#### DATA SEGMENT ####
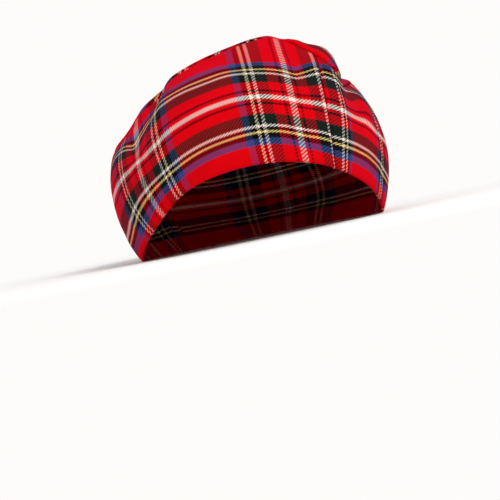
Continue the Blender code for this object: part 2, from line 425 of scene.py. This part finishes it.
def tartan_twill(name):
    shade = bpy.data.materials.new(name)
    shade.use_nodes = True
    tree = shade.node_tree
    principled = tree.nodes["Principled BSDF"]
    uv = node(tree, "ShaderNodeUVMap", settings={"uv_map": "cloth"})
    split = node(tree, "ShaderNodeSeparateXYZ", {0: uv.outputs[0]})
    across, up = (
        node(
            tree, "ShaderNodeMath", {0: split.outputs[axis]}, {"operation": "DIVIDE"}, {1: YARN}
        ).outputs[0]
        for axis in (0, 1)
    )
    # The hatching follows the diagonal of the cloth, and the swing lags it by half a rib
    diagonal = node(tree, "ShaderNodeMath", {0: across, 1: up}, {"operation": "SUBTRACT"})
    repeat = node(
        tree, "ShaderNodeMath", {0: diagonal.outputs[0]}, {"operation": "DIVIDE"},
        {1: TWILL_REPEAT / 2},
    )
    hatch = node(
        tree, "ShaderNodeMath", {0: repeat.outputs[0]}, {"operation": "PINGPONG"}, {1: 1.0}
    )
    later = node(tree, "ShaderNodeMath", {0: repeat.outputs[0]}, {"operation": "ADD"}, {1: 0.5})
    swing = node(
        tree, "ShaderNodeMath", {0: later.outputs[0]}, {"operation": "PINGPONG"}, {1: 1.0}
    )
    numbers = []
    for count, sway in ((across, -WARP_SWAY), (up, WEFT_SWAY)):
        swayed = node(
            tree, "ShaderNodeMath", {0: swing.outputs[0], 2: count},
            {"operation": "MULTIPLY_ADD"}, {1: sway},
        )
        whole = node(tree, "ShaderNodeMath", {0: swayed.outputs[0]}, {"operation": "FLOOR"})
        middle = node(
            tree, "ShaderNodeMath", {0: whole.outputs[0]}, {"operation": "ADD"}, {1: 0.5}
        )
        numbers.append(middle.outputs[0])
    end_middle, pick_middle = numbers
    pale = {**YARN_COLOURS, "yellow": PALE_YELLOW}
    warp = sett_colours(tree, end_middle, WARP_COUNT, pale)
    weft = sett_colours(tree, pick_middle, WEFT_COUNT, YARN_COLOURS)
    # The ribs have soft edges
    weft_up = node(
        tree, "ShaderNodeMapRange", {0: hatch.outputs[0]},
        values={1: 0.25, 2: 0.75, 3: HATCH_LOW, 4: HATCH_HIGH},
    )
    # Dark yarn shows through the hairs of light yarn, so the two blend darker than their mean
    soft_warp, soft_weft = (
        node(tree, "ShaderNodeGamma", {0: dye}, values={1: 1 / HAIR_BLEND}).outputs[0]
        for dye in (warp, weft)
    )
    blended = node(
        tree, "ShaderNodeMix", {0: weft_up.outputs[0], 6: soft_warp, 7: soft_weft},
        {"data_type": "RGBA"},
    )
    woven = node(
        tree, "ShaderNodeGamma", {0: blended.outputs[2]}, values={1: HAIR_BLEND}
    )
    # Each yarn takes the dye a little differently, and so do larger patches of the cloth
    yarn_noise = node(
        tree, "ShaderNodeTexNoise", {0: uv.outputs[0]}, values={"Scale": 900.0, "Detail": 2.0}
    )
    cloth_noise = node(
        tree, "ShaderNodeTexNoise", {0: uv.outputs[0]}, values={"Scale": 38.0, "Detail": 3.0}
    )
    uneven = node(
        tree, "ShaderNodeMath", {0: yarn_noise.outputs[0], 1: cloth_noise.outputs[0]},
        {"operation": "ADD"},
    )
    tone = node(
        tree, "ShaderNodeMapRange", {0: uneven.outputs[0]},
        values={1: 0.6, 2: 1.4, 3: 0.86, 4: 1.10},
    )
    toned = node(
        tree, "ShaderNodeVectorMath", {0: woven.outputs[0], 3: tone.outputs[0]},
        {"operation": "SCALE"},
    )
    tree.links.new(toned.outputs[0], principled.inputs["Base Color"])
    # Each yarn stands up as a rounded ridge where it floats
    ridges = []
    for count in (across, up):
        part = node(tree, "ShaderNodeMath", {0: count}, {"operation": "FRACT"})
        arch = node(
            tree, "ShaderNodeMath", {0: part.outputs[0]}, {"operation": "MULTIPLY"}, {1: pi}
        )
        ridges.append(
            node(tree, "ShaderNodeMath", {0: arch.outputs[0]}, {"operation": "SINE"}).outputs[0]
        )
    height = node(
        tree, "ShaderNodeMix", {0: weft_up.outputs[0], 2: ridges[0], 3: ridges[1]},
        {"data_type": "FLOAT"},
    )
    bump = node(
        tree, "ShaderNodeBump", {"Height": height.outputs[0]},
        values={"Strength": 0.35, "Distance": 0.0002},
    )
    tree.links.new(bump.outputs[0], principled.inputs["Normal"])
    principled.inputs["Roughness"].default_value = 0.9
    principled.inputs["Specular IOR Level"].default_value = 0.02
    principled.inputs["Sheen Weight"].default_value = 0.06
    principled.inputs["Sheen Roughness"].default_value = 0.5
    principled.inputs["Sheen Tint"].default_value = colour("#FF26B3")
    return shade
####
WHAT TO DO » Copy all the lines, exactly.

RESPONSE TO THE TASK »
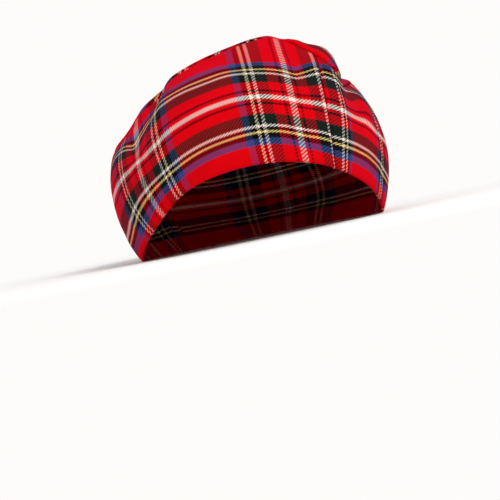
Continue the Blender code for this object: part 2, from line 425 of scene.py. This part finishes it.
def tartan_twill(name):
    shade = bpy.data.materials.new(name)
    shade.use_nodes = True
    tree = shade.node_tree
    principled = tree.nodes["Principled BSDF"]
    uv = node(tree, "ShaderNodeUVMap", settings={"uv_map": "cloth"})
    split = node(tree, "ShaderNodeSeparateXYZ", {0: uv.outputs[0]})
    across, up = (
        node(
            tree, "ShaderNodeMath", {0: split.outputs[axis]}, {"operation": "DIVIDE"}, {1: YARN}
        ).outputs[0]
        for axis in (0, 1)
    )
    # The hatching follows the diagonal of the cloth, and the swing lags it by half a rib
    diagonal = node(tree, "ShaderNodeMath", {0: across, 1: up}, {"operation": "SUBTRACT"})
    repeat = node(
        tree, "ShaderNodeMath", {0: diagonal.outputs[0]}, {"operation": "DIVIDE"},
        {1: TWILL_REPEAT / 2},
    )
    hatch = node(
        tree, "ShaderNodeMath", {0: repeat.outputs[0]}, {"operation": "PINGPONG"}, {1: 1.0}
    )
    later = node(tree, "ShaderNodeMath", {0: repeat.outputs[0]}, {"operation": "ADD"}, {1: 0.5})
    swing = node(
        tree, "ShaderNodeMath", {0: later.outputs[0]}, {"operation": "PINGPONG"}, {1: 1.0}
    )
    numbers = []
    for count, sway in ((across, -WARP_SWAY), (up, WEFT_SWAY)):
        swayed = node(
            tree, "ShaderNodeMath", {0: swing.outputs[0], 2: count},
            {"operation": "MULTIPLY_ADD"}, {1: sway},
        )
        whole = node(tree, "ShaderNodeMath", {0: swayed.outputs[0]}, {"operation": "FLOOR"})
        middle = node(
            tree, "ShaderNodeMath", {0: whole.outputs[0]}, {"operation": "ADD"}, {1: 0.5}
        )
        numbers.append(middle.outputs[0])
    end_middle, pick_middle = numbers
    pale = {**YARN_COLOURS, "yellow": PALE_YELLOW}
    warp = sett_colours(tree, end_middle, WARP_COUNT, pale)
    weft = sett_colours(tree, pick_middle, WEFT_COUNT, YARN_COLOURS)
    # The ribs have soft edges
    weft_up = node(
        tree, "ShaderNodeMapRange", {0: hatch.outputs[0]},
        values={1: 0.25, 2: 0.75, 3: HATCH_LOW, 4: HATCH_HIGH},
    )
    # Dark yarn shows through the hairs of light yarn, so the two blend darker than their mean
    soft_warp, soft_weft = (
        node(tree, "ShaderNodeGamma", {0: dye}, values={1: 1 / HAIR_BLEND}).outputs[0]
        for dye in (warp, weft)
    )
    blended = node(
        tree, "ShaderNodeMix", {0: weft_up.outputs[0], 6: soft_warp, 7: soft_weft},
        {"data_type": "RGBA"},
    )
    woven = node(
        tree, "ShaderNodeGamma", {0: blended.outputs[2]}, values={1: HAIR_BLEND}
    )
    # Each yarn takes the dye a little differently, and so do larger patches of the cloth
    yarn_noise = node(
        tree, "ShaderNodeTexNoise", {0: uv.outputs[0]}, values={"Scale": 900.0, "Detail": 2.0}
    )
    cloth_noise = node(
        tree, "ShaderNodeTexNoise", {0: uv.outputs[0]}, values={"Scale": 38.0, "Detail": 3.0}
    )
    uneven = node(
        tree, "ShaderNodeMath", {0: yarn_noise.outputs[0], 1: cloth_noise.outputs[0]},
        {"operation": "ADD"},
    )
    tone = node(
        tree, "ShaderNodeMapRange", {0: uneven.outputs[0]},
        values={1: 0.6, 2: 1.4, 3: 0.86, 4: 1.10},
    )
    toned = node(
        tree, "ShaderNodeVectorMath", {0: woven.outputs[0], 3: tone.outputs[0]},
        {"operation": "SCALE"},
    )
    tree.links.new(toned.outputs[0], principled.inputs["Base Color"])
    # Each yarn stands up as a rounded ridge where it floats
    ridges = []
    for count in (across, up):
        part = node(tree, "ShaderNodeMath", {0: count}, {"operation": "FRACT"})
        arch = node(
            tree, "ShaderNodeMath", {0: part.outputs[0]}, {"operation": "MULTIPLY"}, {1: pi}
        )
        ridges.append(
            node(tree, "ShaderNodeMath", {0: arch.outputs[0]}, {"operation": "SINE"}).outputs[0]
        )
    height = node(
        tree, "ShaderNodeMix", {0: weft_up.outputs[0], 2: ridges[0], 3: ridges[1]},
        {"data_type": "FLOAT"},
    )
    bump = node(
        tree, "ShaderNodeBump", {"Height": height.outputs[0]},
        values={"Strength": 0.35, "Distance": 0.0002},
    )
    tree.links.new(bump.outputs[0], principled.inputs["Normal"])
    principled.inputs["Roughness"].default_value = 0.9
    principled.inputs["Specular IOR Level"].default_value = 0.02
    principled.inputs["Sheen Weight"].default_value = 0.06
    principled.inputs["Sheen Roughness"].default_value = 0.5
    principled.inputs["Sheen Tint"].default_value = colour("#FF26B3")
    return shade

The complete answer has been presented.